Потом наступил другой период. За отделкою и перепиской я обложил себя ими всеми, чтобы принять в расчет все сделанное.
Вы, наверное, знаете, что перевод был предпринят не по моему собственному почину. Побужденье исходило от театров, между прочим от Мейерхольда. Я всегда отсылал к существующим переводам, из которых знал какой-то из старых, видимо Кронеберговский, а может быть, и К. Р.2, т. е. что-то среднее, видоизменившееся в своей забытости. К старым и новым переводам я отсылал не глядя, в глубокой голословной уверенности, что это должно быть хорошо и театры привередничают и сами не знают, что им надо. Новые книги редко попадаются теперь в руки: я не знал, кто из Вас четверых — Вас, Рад-ловой, Кузмина и Зенкевича — дал нового «Гамлета», и не знал, что их не один, а два3. Но так это было только вначале.

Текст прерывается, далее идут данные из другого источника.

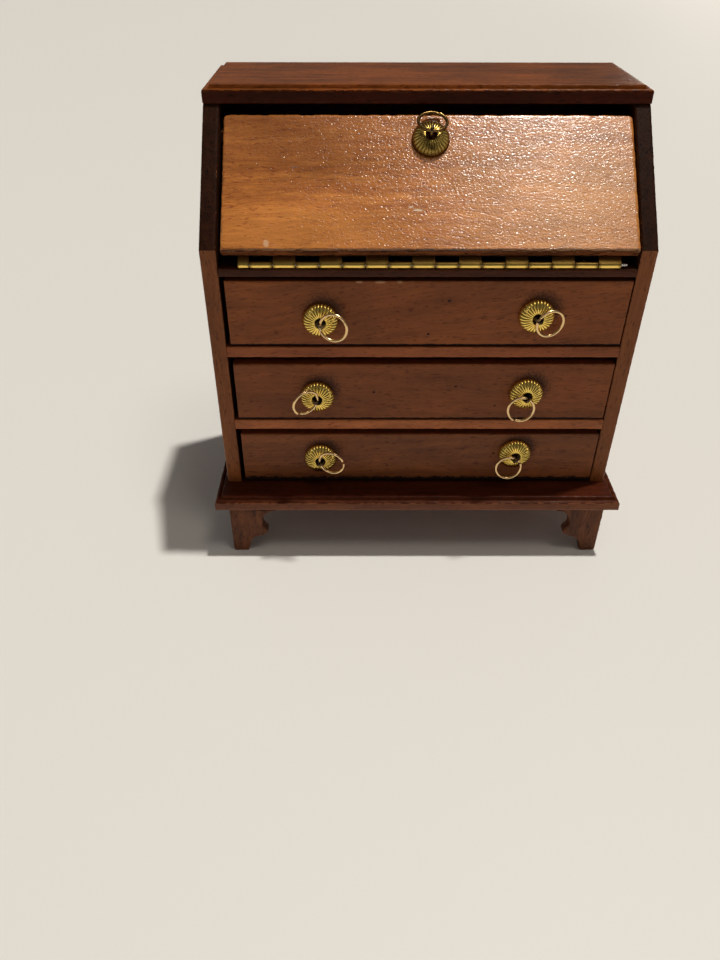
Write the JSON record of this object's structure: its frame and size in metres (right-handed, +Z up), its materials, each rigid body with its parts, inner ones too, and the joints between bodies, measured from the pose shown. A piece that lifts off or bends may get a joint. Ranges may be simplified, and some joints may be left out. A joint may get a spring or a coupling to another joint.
{
  "type": "slant-front bureau, dolls' house size",
  "caption": "Miniature slant-front writing bureau with a hinged sloping lid, drawers with brass ring pulls, moulded top and plinth boards, and bracket feet.",
  "frame": {"origin": "middle of the footprint, on the surface that the feet stand on", "axes": "+X to the right seen from the front, +Y to the back, +Z up; the front faces -Y"},
  "size_m": [0.084, 0.0492, 0.0872],
  "materials": {
    "case_wood": "dark stained hardwood under gloss varnish",
    "top_wood": "stained hardwood under gloss varnish",
    "plinth_wood": "stained hardwood under gloss varnish",
    "foot_wood": "stained hardwood, rougher where it was carved",
    "lid_wood": "warm brown hardwood under gloss varnish",
    "drawer_wood": "stained hardwood under gloss varnish",
    "inside_wood": "plain unvarnished wood",
    "pull_brass": "pressed brass, fluted",
    "pull_wire": "dull brass wire",
    "ring_wire": "lacquered brass wire",
    "hinge_brass": "rolled brass",
    "pin_steel": "drawn steel wire"
  },
  "bodies": {
    "carcass": {"top_board": "top_wood", "plinth_board": "plinth_wood", "side_left": "case_wood", "side_right": "case_wood", "back_panel": "inside_wood", "divider_lower": "case_wood", "divider_upper": "case_wood", "writing_board": "case_wood", "pigeonhole_shelf": "inside_wood", "pigeonhole_divider_1": "inside_wood", "pigeonhole_divider_2": "inside_wood", "pigeonhole_divider_3": "inside_wood", "lid_stop_left": "inside_wood", "lid_stop_right": "inside_wood", "foot_front_left": "foot_wood", "foot_front_right": "foot_wood", "foot_side_front_left": "foot_wood", "foot_side_front_right": "foot_wood", "foot_side_back_left": "foot_wood", "foot_side_back_right": "foot_wood", "hinge_leaf_case": "hinge_brass", "hinge_pin": "pin_steel", "hinge_brads_case": "hinge_brass"},
    "lid": {"lid": "lid_wood", "hinge_leaf_lid": "hinge_brass", "hinge_brads_lid": "hinge_brass", "rosette_lid": "pull_brass", "eye_lid": "pull_wire"},
    "drawer_lower": {"drawer_lower_front": "drawer_wood", "drawer_lower_side_left": "inside_wood", "drawer_lower_side_right": "inside_wood", "drawer_lower_back": "inside_wood", "drawer_lower_base": "inside_wood", "rosette_lower_left": "pull_brass", "rosette_lower_right": "pull_brass", "eyes_lower": "pull_wire"},
    "drawer_middle": {"drawer_middle_front": "drawer_wood", "drawer_middle_side_left": "inside_wood", "drawer_middle_side_right": "inside_wood", "drawer_middle_back": "inside_wood", "drawer_middle_base": "inside_wood", "rosette_middle_left": "pull_brass", "rosette_middle_right": "pull_brass", "eyes_middle": "pull_wire"},
    "drawer_upper": {"drawer_upper_front": "drawer_wood", "drawer_upper_side_left": "inside_wood", "drawer_upper_side_right": "inside_wood", "drawer_upper_back": "inside_wood", "drawer_upper_base": "inside_wood", "rosette_upper_left": "pull_brass", "rosette_upper_right": "pull_brass", "eyes_upper": "pull_wire"},
    "ring_upper_left": {"ring_upper_left": "ring_wire"},
    "ring_upper_right": {"ring_upper_right": "ring_wire"},
    "ring_middle_left": {"ring_middle_left": "ring_wire"},
    "ring_middle_right": {"ring_middle_right": "ring_wire"},
    "ring_lower_left": {"ring_lower_left": "ring_wire"},
    "ring_lower_right": {"ring_lower_right": "ring_wire"},
    "ring_lid": {"ring_lid": "ring_wire"}
  },
  "joints": [
    {"name": "lid_hinge", "type": "hinge", "parent": "carcass", "child": "lid", "pos_m": [0, -0.0177, 0.0621], "axis": [1, 0, 0], "range_deg": [0, 136.5]},
    {"name": "drawer_lower_slide", "type": "slide", "parent": "carcass", "child": "drawer_lower", "axis": [0, -1, 0], "range_m": [0, 0.032]},
    {"name": "drawer_middle_slide", "type": "slide", "parent": "carcass", "child": "drawer_middle", "axis": [0, -1, 0], "range_m": [0, 0.032]},
    {"name": "drawer_upper_slide", "type": "slide", "parent": "carcass", "child": "drawer_upper", "axis": [0, -1, 0], "range_m": [0, 0.032]},
    {"name": "ring_upper_left_swing", "type": "hinge", "parent": "drawer_upper", "child": "ring_upper_left", "pos_m": [-0.0192, -0.0203, 0.0518], "axis": [-0.1045, 0, -0.9945], "range_deg": [-31, 179]},
    {"name": "ring_upper_right_swing", "type": "hinge", "parent": "drawer_upper", "child": "ring_upper_right", "pos_m": [0.0204, -0.0203, 0.0526], "axis": [-0.342, 0, -0.9397], "range_deg": [-1, 209]},
    {"name": "ring_middle_left_swing", "type": "hinge", "parent": "drawer_middle", "child": "ring_middle_left", "pos_m": [-0.0203, -0.0203, 0.0355], "axis": [0.2588, 0, 0.9659], "range_deg": [-46, 164]},
    {"name": "ring_middle_right_swing", "type": "hinge", "parent": "drawer_middle", "child": "ring_middle_right", "pos_m": [0.0206, -0.0203, 0.0362], "axis": [-0.9063, 0, 0.4226], "range_deg": [-19, 191]},
    {"name": "ring_lower_left_swing", "type": "hinge", "parent": "drawer_lower", "child": "ring_lower_left", "pos_m": [-0.0201, -0.0203, 0.0207], "axis": [0.2419, 0, -0.9703], "range_deg": [-31, 179]},
    {"name": "ring_lower_right_swing", "type": "hinge", "parent": "drawer_lower", "child": "ring_lower_right", "pos_m": [0.0201, -0.0203, 0.0218], "axis": [-0.848, 0, 0.5299], "range_deg": [-17, 193]},
    {"name": "ring_lid_swing", "type": "hinge", "parent": "lid", "child": "ring_lid", "pos_m": [0.0006, -0.005, 0.08125], "axis": [0.9945, -0.0758, -0.072], "range_deg": [-1, 223]}
  ]
}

Так думал я, но не представлял себе, насколько я прав. Когда я раскрыл пять или шесть этих книжек, сердце у меня упало: филологическая близость, литературное изящество и сценическая живость превзошли мои опасения. А совпаденья, совпаденья!! В скобках: скоро все они, сохраняя свои отдельные достоинства, расположились по местам. Наилучшим из старых показался мне Кронеберг, лучшим из всех — Ваш.

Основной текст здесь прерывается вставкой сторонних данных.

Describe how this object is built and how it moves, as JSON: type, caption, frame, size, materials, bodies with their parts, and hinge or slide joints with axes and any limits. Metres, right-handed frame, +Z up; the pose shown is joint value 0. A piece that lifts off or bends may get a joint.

Было время, конец осени, когда под влияньем обнаруженных с Вами совпадений я собирался: признать попытку неудавшейся, сложить оружие и письменно поздравить Вас с моим пораженьем. Во-первых, зачитавшись Вашим переводом, я вообще испытал чувство острого стыда от того факта, что не позаботился ознакомиться с ним раньше, т. е. от того, что при таком переводе, пусть и ценой уговоров, я решился на новый. Мне стыдно стало, что с точки зренья совести и вкуса я по неведенью поступил против долга.

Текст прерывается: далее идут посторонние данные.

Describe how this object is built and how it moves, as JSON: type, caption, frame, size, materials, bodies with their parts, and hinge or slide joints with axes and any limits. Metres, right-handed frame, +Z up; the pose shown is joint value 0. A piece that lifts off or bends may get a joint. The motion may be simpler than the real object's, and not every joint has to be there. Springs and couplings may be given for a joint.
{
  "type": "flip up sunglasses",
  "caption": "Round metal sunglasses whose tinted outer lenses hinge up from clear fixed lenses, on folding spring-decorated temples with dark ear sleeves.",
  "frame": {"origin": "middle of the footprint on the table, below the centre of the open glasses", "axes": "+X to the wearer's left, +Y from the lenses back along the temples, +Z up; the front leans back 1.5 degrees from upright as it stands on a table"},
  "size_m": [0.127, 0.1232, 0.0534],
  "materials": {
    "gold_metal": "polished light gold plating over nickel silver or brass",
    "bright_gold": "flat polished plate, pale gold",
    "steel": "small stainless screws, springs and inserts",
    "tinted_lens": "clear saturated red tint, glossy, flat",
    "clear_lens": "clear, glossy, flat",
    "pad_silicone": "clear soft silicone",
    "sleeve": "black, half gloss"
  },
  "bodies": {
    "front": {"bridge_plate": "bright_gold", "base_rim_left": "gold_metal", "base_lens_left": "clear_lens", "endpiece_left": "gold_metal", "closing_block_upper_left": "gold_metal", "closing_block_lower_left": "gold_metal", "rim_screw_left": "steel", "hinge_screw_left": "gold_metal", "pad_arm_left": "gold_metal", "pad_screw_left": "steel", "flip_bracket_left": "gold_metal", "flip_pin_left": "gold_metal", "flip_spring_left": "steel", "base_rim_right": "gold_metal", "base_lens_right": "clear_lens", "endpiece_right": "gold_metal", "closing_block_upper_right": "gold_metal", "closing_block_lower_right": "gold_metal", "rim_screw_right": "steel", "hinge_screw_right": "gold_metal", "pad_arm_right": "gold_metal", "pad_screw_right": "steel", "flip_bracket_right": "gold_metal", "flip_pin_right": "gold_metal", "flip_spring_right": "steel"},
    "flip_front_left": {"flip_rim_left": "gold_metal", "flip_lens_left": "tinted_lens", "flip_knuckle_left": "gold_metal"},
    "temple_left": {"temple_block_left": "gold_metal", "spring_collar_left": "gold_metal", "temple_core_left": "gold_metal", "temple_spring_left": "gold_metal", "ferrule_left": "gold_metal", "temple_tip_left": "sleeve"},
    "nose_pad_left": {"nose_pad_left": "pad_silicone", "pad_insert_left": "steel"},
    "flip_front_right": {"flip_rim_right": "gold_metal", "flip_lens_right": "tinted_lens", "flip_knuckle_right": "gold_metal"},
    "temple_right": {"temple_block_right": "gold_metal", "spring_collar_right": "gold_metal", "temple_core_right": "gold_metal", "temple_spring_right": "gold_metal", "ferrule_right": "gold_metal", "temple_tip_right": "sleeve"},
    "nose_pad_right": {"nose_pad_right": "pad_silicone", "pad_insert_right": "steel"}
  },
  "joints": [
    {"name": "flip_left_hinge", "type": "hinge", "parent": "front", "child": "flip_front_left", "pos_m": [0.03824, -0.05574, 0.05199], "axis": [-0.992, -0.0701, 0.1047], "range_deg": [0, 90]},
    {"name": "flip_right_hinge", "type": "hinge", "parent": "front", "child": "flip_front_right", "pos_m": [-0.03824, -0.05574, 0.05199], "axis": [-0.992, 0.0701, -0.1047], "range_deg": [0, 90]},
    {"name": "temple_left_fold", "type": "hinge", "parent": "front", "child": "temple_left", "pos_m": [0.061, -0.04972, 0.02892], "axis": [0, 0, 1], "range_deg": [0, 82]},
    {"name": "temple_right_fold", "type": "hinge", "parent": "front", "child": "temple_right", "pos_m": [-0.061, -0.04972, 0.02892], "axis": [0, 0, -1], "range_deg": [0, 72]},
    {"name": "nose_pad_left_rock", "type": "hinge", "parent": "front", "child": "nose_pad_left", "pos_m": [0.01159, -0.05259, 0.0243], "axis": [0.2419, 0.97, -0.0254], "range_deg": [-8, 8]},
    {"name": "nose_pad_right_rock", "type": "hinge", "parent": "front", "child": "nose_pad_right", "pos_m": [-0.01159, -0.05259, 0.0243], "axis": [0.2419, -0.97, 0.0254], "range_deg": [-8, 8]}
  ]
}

Кроме того, поразило меня обилие моих совпадений с Вами и их характер. Все это были предложения, сами собой укладывавшиеся в ямбическую строчку, те самые, относительно которых к радости по поводу их естественности у меня (за черновой работой) неизменно примешивалось опасение, что в своей закономерности они, наверное, пришли мне в голову не первому.